Turquoise is my word of the day. If you think the colour turquoise sounds French you would be right, it also sounds Turkish. I can recommend the book Colour, Travels Through the Paintbox by Victoria Finlay. I read it some years ago and it tells the amazing histories behind all the pigments used in history, their rarity, where they originate, their symbolism etc.

Turquoise- The word turquoise dates to the 17th century and is derived from the French turquois meaning "Turkish" because the mineral was first brought to Europe through Turkey, from mines in the historical Khorasan of Iran (Persia).

This is another great example of a word that derives from the place from whence it came. Words like this often change from place to place precisely because, where I source the item may not be where my supplier sources the item. To someone in Europe four hundred years ago Turquoise came from Turkey, but the Turks wouldn't have used that name because they were getting it from Iran. In the modern world where the ancient names still linger it can cause confusion as we now pretty much know where everything comes from, so some of the names don't always make sense.

Iran has been an important source of turquoise for at least 2,000 years. It was initially named by Iranians "pērōzah" meaning "victory", and later the Arabs called it "fayrūzah", which is pronounced in Modern Persian as "fīrūzeh". In Iranian architecture, the blue turquoise was used to cover the domes of palaces because its intense blue colour was also a symbol of heaven on earth.

Ultramarine, another blue, derives from Middle Latin ultramarinus, literally "beyond the sea" because it was imported from Asia by sea. It mostly came from Afghanistan. The first recorded use of ultramarine as a colour name in English was in 1598.

Other words derived from their actual or perceived place of origin.

Angora- A type of wool collected from rabbits and it actually came from Turkey this time Ankara, which was formerly called Angora.
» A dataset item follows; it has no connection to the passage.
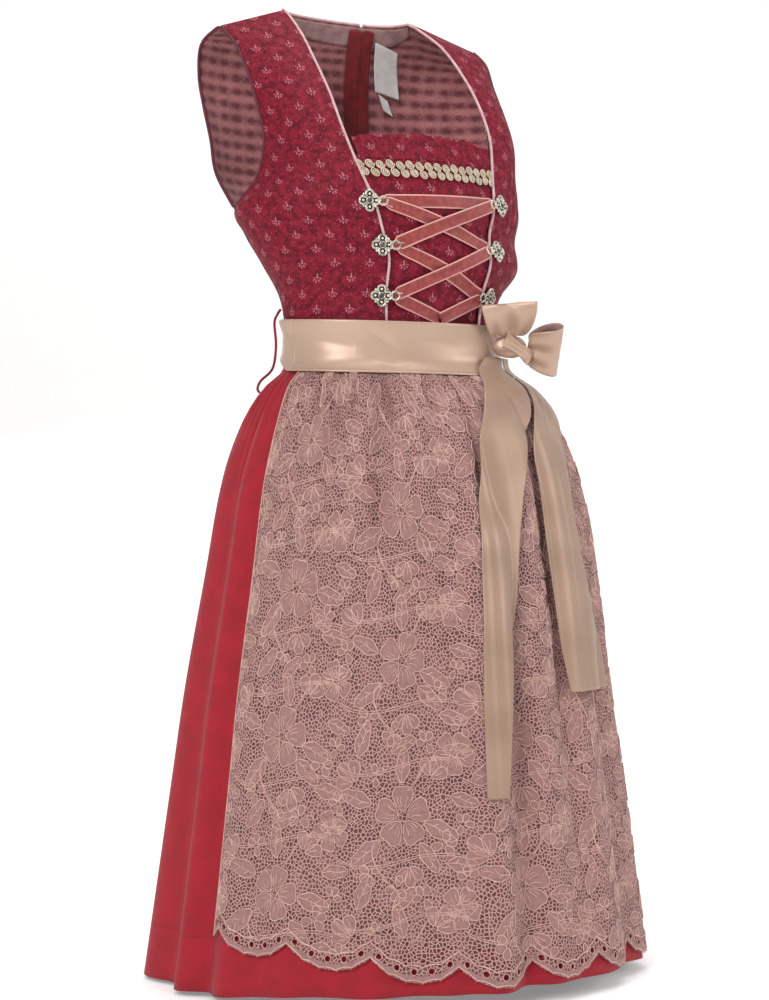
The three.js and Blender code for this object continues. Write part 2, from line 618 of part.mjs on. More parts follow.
// The lacing: each stretch runs over the insert from one ring to another, at its own level
const lacing = [
  { name: 'lacing_1', from: ['right', 0], to: ['left', 0], level: 2 },
  { name: 'lacing_2', from: ['right', 0], to: ['left', 1], level: 3.7 },
  { name: 'lacing_3', from: ['left', 0], to: ['right', 1], level: 5.4 },
  { name: 'lacing_4', from: ['right', 1], to: ['left', 2], level: 2.3 },
  { name: 'lacing_5', from: ['left', 1], to: ['right', 2], level: 5.4 },
  { name: 'lacing_6', from: ['right', 2], to: null, level: 2 },
  { name: 'lacing_7', from: ['left', 2], to: null, level: 3.8 },
];
const LACING_FOOT = { s: 0.52, z: -364 };
const LACING_SHORT = 8;
function shareOnInsert(point) {
  const right = insertPoint(0, point.z);
  const left = insertPoint(1, point.z);
  return { s: (point.x - right.x) / (left.x - right.x), z: point.z };
}
function addLacing() {
  for (const stretch of lacing) {
    const start = shareOnInsert(ringCentres[stretch.from[0]][stretch.from[1]]);
    const end = stretch.to ? shareOnInsert(ringCentres[stretch.to[0]][stretch.to[1]]) : LACING_FOOT;
    const width = insertPoint(0, start.z).distanceTo(insertPoint(1, start.z));
    const run = new THREE.Vector2((end.s - start.s) * width, end.z - start.z);
    const length = run.length();
    const crossways = new THREE.Vector2(-run.y, run.x).divideScalar(length);
    const first = LACING_SHORT / length;
    const last = stretch.to ? 1 - first : 1;
    const surface = (s, t) => {
      const along = mix(first, last, s);
      const swell = Math.sin(Math.PI * THREE.MathUtils.clamp(along, 0, 1)) ** 0.5;
      const narrow = stretch.to || s < 0.5 ? swell : 1;
      const half = (RIBBON_WIDTH / 2) * mix(0.5, 1, Math.min(1, narrow * 1.2)) * (1 - 2 * t);
      const shareX = start.s + (along * run.x + half * crossways.x) / width;
      return insertPoint(shareX, start.z + along * run.y + half * crossways.y, stretch.level);
    };
    add(stretch.name, 'ribbon', wall(surface, 10, 1, RIBBON, { flip: end.s > start.s }));
  }
}

// The skirt: front and back halves, gathered at the waist and falling in deep folds
const HALF_SEAM = 0.1;
function addSkirt() {
  for (const [name, start] of [['skirt_front', -90], ['skirt_back', 90]]) {
    const surface = (s, t) => {
      const phi = mix(start + HALF_SEAM, start + 180 - HALF_SEAM, s);
      return skirtPoint(phi, levelAt(SKIRT_LEVELS, skirtHemAt(phi), t));
    };
    add(name, 'skirt', wall(surface, COLUMNS_IN_HALF, SKIRT_LEVELS.length, SKIRT_CLOTH, { flip: true }));
  }
}

// The apron: a lining, and over it lace with a scalloped and pierced hem
function laceHemAt(phi) {
  const cusp = Math.abs(Math.cos(rad(((phi + 42) / SCALLOP_DEGREES) * 180)));
  return read(laceHem, 'hem', phi, 'phi') + SCALLOP_DEPTH * (1 - cusp ** 0.7);
}
const LINING_SHORTER = 40;
const EYELET_ABOVE_HEM = 11;
function addApron() {
  const columns = Math.round((2 * APRON_EDGE) / STEP);
  const layer = (out, hemAt, levels) => (s, t) => {
    const phi = (s - 0.5) * columns * STEP;
    return skirtPoint(phi, levelAt(levels, hemAt(phi), t), out);
  };
  const liningHem = (phi) => read(laceHem, 'hem', phi, 'phi') + LINING_SHORTER;
  const lining = layer(LINING_OUT, liningHem, APRON_LEVELS);
  add('apron_lining', 'lining', wall(lining, columns, APRON_LEVELS.length, LINING_CLOTH, { flip: true }));
  const laceLevels = [...APRON_LEVELS, FALL_FROM - 160];
  const lace = layer(LACE_OUT, laceHemAt, laceLevels);
  let body = solid(wall(lace, columns, laceLevels.length, LACE_CLOTH, { flip: true }));
  for (let k = -2; k <= 5; k += 1) {
    for (let i = 0; i < EYELETS_IN_SCALLOP; i += 1) {
      const phi = -42 + (k - 0.5 + (i + 0.5) / EYELETS_IN_SCALLOP) * SCALLOP_DEGREES;
      if (Math.abs(phi) < APRON_EDGE - 4) {
        const centre = skirtPoint(phi, laceHemAt(phi) + EYELET_ABOVE_HEM, LACE_OUT);
        const eyelet = new THREE.CylinderGeometry(EYELET_RADIUS, EYELET_RADIUS, 16, 6);
        eyelet.rotateZ(rad(phi));
        eyelet.translate(centre.x, centre.y, centre.z);
        body = body.subtract(solid(eyelet));
      }
    }
  }
  add('apron_lace', 'lace', geometryOf(body));
}

// The satin band: the full height in front, and a narrower tie round the back
const bandOut = [
  { t: 0, out: 7 },
  { t: 0.35, out: 4.6 },
  { t: 0.7, out: 5.2 },
  { t: 1, out: 8.2 },
];
function bandPoint(phi, t, height) {
  const towardsFront = 0.5 + 0.5 * Math.cos(rad(phi));
  const top = mix(-358, -369, towardsFront);
  const z = top - height * t;
  const out = read(bandOut, 'out', t, 't');
  return ringPoint(phi, z, out);
}
const BAND_END = 82;
const TIE_HEIGHT = 46;
function addBand() {
  const front = (s, t) => bandPoint(mix(-BAND_END, BAND_END, s), t, BAND_HEIGHT);
  add('apron_band', 'satin', wall(front, 24, 3, SATIN, { flip: true }));
  const back = (s, t) => {
    const phi = mix(BAND_END + 0.4, 360 - BAND_END - 0.4, s);
    const end = THREE.MathUtils.smoothstep(Math.abs(phi - 180), 70, 180 - BAND_END);
    return bandPoint(phi, t, mix(TIE_HEIGHT, BAND_HEIGHT, end));
  };
  add('apron_tie', 'satin', wall(back, 26, 3, SATIN, { flip: true }));
}

// The bow beside the front: a knot, two loops standing off the band, and two tails down the apron
const KNOT = { phi: 44, z: -392, out: 24.5, turn: -20 };
const loops = [
  {
    name: 'bow_loop_front', away: [-0.3, -0.5, 0.85], across: [0.9, -0.42, 0.12],
    length: 42, width: 64, swell: 12, root: 14.5,
  },
  {
    name: 'bow_loop_side', away: [0.89, -0.36, -0.05], across: [-0.06, -0.53, 0.85],
    length: 38, width: 62, swell: 15, root: 21.5,
  },
];
function addBow() {
  const centre = ringPoint(KNOT.phi, KNOT.z, KNOT.out);
  const knot = new THREE.SphereGeometry(1, 10, 7);
  knot.scale(20, 11, 13);
  knot.rotateZ(rad(KNOT.turn));
  knot.translate(centre.x, centre.y, centre.z);
  add('bow_knot', 'satin', knot);
  for (const loop of loops) {
    const away = new THREE.Vector3(...loop.away).normalize();
    const across = new THREE.Vector3(...loop.across).projectOnPlane(away).normalize();
    const thick = away.clone().cross(across);
    const surface = (s, t) => {
      const turn = s * Math.PI * 2;
      const along = loop.root + (loop.length * (1 - Math.cos(turn))) / 2;
      const opened = loop.swell * Math.sin(turn) * (0.35 + 0.65 * Math.sin(turn / 2) ** 2);
      const spread = mix(0.45, 1, Math.abs(Math.sin(turn / 2)) ** 0.8);
      return centre
        .clone()
        .addScaledVector(away, along)
        .addScaledVector(across, (t - 0.5) * loop.width * spread)
        .addScaledVector(thick, opened);
    };
    add(loop.name, 'satin', wall(surface, 18, 2, SATIN, { around: true }));
  }
}

const tails = {
  bow_tail_front: [
    { z: -404.4, from: 27, to: 47, out: 13.3 },
    { z: -434, from: 17, to: 42, out: 12 },
    { z: -483, from: 3.8, to: 25.3, out: TAIL_OUT },
    { z: -546, from: -1.2, to: 14.9, out: TAIL_OUT },
    { z: -614, from: -4.7, to: 9.3, out: TAIL_OUT },
    { z: -707, from: -5.5, to: 5.4, out: TAIL_OUT },
    { z: -799, from: -6.2, to: 1, out: TAIL_OUT },
    { z: -884, from: -6.7, to: -1.6, out: TAIL_OUT },
  ],
  bow_tail_side: [
    { z: -404.4, from: 48.5, to: 66, out: 13.3 },
    { z: -434, from: 45.5, to: 68, out: 12 },
    { z: -483, from: 27.6, to: 48.7, out: TAIL_OUT },
    { z: -546, from: 22.5, to: 38, out: TAIL_OUT },
    { z: -614, from: 20.5, to: 36, out: TAIL_OUT },
    { z: -686, from: 21.6, to: 39.6, out: TAIL_OUT },
    { z: -723, from: 23, to: 44, out: TAIL_OUT },
    { z: -780, from: 24.5, to: 46, out: TAIL_OUT },
  ],
};
// A tail bridges the creases under it, so it takes the highest fold within a few degrees
const BRIDGE = 3.5;
function tailPoint(phi, z, out) {
  const reach = Math.max(...[-BRIDGE, 0, BRIDGE].map((turn) => fold(phi + turn, z)));
  return ringPoint(phi, z, reach + out);
}
function addTails() {
  for (const [name, rows] of Object.entries(tails)) {
    const bottom = rows[rows.length - 1].z;
    const surface = (s, t) => {
      const z = mix(rows[0].z, bottom, t);
      const phi = mix(read(rows, 'from', z), read(rows, 'to', z), s);
      return tailPoint(phi, z, read(rows, 'out', z));
    };
    add(name, 'satin', wall(surface, 6, 12, SATIN, { flip: true }));
  }
}

// A thin cord loop at each side, over the band
const loopRun = [
  { z: -350, out: 3.2 },
  { z: -356, out: 8 },
  { z: -366, out: 12.5 },
  { z: -392, out: 13 },
  { z: -418, out: 14.5 },
  { z: -432, out: 15 },
  { z: -441, out: 11 },
  { z: -446, out: 5.2 },
];
const LOOP_RADIUS = 1.5;
function addBeltLoops() {
  for (const [side, phi] of [['right', -104], ['left', 104]]) {
    const points = loopRun.map((row) => ringPoint(phi, row.z, row.out));
    add(`belt_loop_${side}`, 'skirt', cord(points, LOOP_RADIUS, 16));
  }
}

addBodice();
addInsert();
addPiping();
addArmholeBindings();
addBackNeck();
addHooks();
addLacing();
addSkirt();
addApron();
addBand();
addBow();
addTails();
addBeltLoops();

export default dirndl;
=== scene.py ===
"""A dirndl as it is worn, with nobody in it: laced bodice, gathered skirt, lace apron and satin bow.

Tables and sizes are in millimetres, as a pattern cutter writes them, and vertices are in metres.
+Z is up, -Y is the front and +X is the wearer's left.
"""

import math
import random
from functools import lru_cache

import bmesh
import bpy
from mathutils import Matrix, Vector


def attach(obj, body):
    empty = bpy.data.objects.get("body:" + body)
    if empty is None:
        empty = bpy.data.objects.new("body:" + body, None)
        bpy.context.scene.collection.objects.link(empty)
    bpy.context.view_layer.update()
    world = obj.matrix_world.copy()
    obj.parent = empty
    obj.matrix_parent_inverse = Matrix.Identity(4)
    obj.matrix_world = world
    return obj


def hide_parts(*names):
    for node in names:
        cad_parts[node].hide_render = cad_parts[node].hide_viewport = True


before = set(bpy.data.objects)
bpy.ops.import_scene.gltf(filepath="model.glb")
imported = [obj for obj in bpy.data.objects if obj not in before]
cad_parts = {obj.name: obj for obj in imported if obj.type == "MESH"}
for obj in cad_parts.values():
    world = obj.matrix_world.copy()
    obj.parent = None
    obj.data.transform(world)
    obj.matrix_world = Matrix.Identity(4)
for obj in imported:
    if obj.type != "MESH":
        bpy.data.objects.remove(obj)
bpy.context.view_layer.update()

MM = 0.001
BODICE_CLOTH = 1.4
SKIRT_CLOTH = 1.2
LINING_CLOTH = 0.8
LACE_CLOTH = 0.7
SATIN_CLOTH = 1.0
RIBBON_CLOTH = 0.5

LINING_OUT = 2.8
LACE_OUT = 5.2
TAIL_OUT = 9.4
WAIST_SEAM = -397
SHOULDER_GAP = 3.2
PIPING_RADIUS = 1.6
BINDING_RADIUS = 1.9
RIBBON_WIDTH = 15
BAND_HEIGHT = 58
TIE_HEIGHT = 46
BAND_END = 82
FOLDS_ROUND_SKIRT = 20
SCALLOP_DEGREES = 19
SCALLOP_DEPTH = 22
SCALLOP_AT = -42
FALL_FROM = -860
APRON_EDGE = 74
APRON_MM_PER_DEGREE = 5
LOBES_IN_SCALLOP = 5
LOBE = SCALLOP_DEGREES * APRON_MM_PER_DEGREE / LOBES_IN_SCALLOP
EYELET_RADIUS = 3.1
EYELET_ABOVE_HEM = 11
NECK_SHARE = 0.55
INSERT_IN = 3.9


class Table:
    """Rows with named columns, read smoothly by the first column."""

    def __init__(self, columns, *rows):
        self.columns = columns.split()
        self.rows = rows
        self.falling = rows[-1][0] < rows[0][0]
        self.known = {}

    def at(self, column, key):
        place = (column, round(key, 3))
        if place not in self.known:
            self.known[place] = self._work_out(self.columns.index(column), key)
        return self.known[place]

    def _work_out(self, column, key):
        rows = self.rows
        sign = -1 if self.falling else 1
        last = len(rows) - 1
        if key * sign <= rows[0][0] * sign:
            return rows[0][column]
        if key * sign >= rows[last][0] * sign:
            return rows[last][column]
        k = 0
        while key * sign > rows[k + 1][0] * sign:
            k += 1

        def slope(i):
            before, after = rows[max(i - 1, 0)], rows[min(i + 1, last)]
            return (after[column] - before[column]) / (after[0] - before[0])

        span = rows[k + 1][0] - rows[k][0]
        share = (key - rows[k][0]) / span
        return hermite(rows[k][column], rows[k + 1][column], slope(k) * span, slope(k + 1) * span, share)


def hermite(a, b, slope_a, slope_b, t):
    t2, t3 = t * t, t * t * t
    start = a * (2 * t3 - 3 * t2 + 1) + slope_a * (t3 - 2 * t2 + t)
    return start + b * (3 * t2 - 2 * t3) + slope_b * (t3 - t2)


def mix(a, b, t):
    return a + (b - a) * t


def clamp(x, low=0.0, high=1.0):
    return min(max(x, low), high)


def smoothstep(x, low, high):
    t = clamp((x - low) / (high - low))
    return t * t * (3 - 2 * t)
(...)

Chino's- The fabric traditionally came from China.

Damask- Damascus in Syria

Jeans- A fabric from Genoa, Italy

Suede- A French word used to describe gloves imported from Sweden made from the leather using the reverse side of the hide.

Muslin- From Mosul in Iraq.

Denim- A type of serge from Nimes in France or Serge de Nimes. Although where that leaves us with Jeans from Genoa made from serge from Nimes I'm not sure. I said it got confusing.

Back to Turkey, and how the bird got it's English name is also interesting. Many European languages derive their word for the bird from the name India, like the French "Dinde", meaning from India, this is thought to be because when the birds were first introduced from the Americas Columbus had been searching for a shorter route to India, it's why we still use West Indies today and why Native Americans were called Indians until recently. In English however the bird is called Turkey and there are two possible reasons, both relate to imports from Turkey and the fact that merchants from the ottoman Empire were called Turkey merchants. One product traditionally sold by Turkey merchants were Guinea Fowl also called Turkey Cocks. When the bird Turkey was discovered in the Americas it is possible that it was first misidentified by English speakers as a type of Guinea Fowl and they were called Turkey Fowl or Indian Turkeys. It is also possible they were first domesticated in Turkey and exported by the same Turkey merchants to the British. The first notion sounds more likely to me.

So I leave you with that short trip around the world inspired by a little pot on my window ledge.